▸ Objective
Whenever a line below holds the word "scene", copy that line.

▸ Supplied material
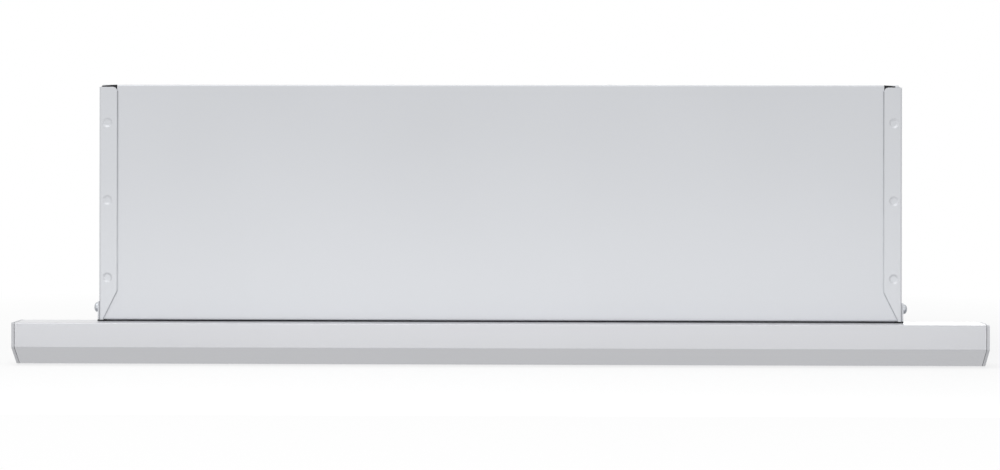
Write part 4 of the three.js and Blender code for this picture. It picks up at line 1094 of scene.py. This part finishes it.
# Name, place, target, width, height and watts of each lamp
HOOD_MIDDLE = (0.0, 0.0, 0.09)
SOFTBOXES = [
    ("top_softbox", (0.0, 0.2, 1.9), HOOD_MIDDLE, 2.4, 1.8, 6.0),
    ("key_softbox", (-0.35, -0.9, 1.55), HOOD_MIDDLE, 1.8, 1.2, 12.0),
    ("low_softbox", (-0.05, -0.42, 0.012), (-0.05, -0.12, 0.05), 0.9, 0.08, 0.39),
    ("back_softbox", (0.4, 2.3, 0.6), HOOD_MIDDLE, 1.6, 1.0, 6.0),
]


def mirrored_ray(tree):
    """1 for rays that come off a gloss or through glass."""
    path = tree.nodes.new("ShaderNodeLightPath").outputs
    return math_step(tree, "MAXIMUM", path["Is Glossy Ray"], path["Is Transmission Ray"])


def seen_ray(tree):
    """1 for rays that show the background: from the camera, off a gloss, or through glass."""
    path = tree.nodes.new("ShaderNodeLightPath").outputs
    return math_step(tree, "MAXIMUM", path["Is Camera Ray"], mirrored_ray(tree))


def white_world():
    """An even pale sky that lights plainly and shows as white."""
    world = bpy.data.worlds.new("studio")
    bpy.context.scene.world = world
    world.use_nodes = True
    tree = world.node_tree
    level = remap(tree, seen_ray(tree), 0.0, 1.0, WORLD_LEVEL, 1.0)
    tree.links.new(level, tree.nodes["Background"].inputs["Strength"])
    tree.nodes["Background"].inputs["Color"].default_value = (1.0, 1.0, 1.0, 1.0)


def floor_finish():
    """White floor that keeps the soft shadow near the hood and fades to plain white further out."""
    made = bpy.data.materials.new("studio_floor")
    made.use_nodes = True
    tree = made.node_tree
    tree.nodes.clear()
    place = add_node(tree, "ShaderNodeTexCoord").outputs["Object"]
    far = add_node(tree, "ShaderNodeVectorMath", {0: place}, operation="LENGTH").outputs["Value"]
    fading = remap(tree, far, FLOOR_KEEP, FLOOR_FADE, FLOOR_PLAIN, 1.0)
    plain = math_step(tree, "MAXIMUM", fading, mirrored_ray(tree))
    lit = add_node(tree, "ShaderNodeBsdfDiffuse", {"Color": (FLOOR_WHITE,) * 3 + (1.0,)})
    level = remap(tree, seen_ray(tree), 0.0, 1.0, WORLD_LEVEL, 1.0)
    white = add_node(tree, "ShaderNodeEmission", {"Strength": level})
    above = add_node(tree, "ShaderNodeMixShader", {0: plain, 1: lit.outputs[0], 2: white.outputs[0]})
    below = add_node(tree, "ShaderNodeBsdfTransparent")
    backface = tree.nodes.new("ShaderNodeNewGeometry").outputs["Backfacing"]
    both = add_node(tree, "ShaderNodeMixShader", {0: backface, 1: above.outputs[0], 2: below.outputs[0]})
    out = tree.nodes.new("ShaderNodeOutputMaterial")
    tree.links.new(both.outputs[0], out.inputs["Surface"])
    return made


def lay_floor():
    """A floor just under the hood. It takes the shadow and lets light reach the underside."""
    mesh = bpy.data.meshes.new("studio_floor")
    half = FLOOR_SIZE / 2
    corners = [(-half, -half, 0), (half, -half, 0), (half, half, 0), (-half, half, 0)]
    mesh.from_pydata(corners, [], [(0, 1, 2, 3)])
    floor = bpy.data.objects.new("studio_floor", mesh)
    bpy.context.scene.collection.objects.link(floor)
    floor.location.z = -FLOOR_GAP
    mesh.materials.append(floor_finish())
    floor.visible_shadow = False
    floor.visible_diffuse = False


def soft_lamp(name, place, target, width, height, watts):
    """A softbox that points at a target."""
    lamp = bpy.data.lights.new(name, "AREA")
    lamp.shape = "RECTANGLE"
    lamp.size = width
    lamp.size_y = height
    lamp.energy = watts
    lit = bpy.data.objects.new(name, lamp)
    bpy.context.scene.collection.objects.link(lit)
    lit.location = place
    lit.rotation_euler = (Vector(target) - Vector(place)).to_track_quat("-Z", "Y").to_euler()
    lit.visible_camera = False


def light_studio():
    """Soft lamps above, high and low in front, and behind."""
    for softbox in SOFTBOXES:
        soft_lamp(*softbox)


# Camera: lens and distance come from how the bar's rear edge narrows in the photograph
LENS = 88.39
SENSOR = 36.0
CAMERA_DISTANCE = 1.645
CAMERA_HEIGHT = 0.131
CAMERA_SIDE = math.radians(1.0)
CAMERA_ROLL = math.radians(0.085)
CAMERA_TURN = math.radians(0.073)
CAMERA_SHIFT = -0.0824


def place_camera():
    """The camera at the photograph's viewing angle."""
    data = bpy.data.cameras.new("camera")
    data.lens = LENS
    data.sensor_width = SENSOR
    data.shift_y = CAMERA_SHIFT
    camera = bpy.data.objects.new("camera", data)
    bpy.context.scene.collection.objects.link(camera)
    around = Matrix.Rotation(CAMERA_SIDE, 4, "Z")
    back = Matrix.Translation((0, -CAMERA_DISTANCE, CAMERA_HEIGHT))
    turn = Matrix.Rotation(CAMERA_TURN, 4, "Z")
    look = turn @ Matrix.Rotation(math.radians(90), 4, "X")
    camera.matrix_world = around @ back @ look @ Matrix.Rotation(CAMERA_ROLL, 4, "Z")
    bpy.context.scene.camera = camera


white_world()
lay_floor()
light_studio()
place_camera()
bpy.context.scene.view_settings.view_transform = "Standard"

▸ Answer for this exercise
Write part 4 of the three.js and Blender code for this picture. It picks up at line 1094 of scene.py. This part finishes it.
    bpy.context.scene.world = world
    bpy.context.scene.collection.objects.link(floor)
    bpy.context.scene.collection.objects.link(lit)
    bpy.context.scene.collection.objects.link(camera)
    bpy.context.scene.camera = camera
bpy.context.scene.view_settings.view_transform = "Standard"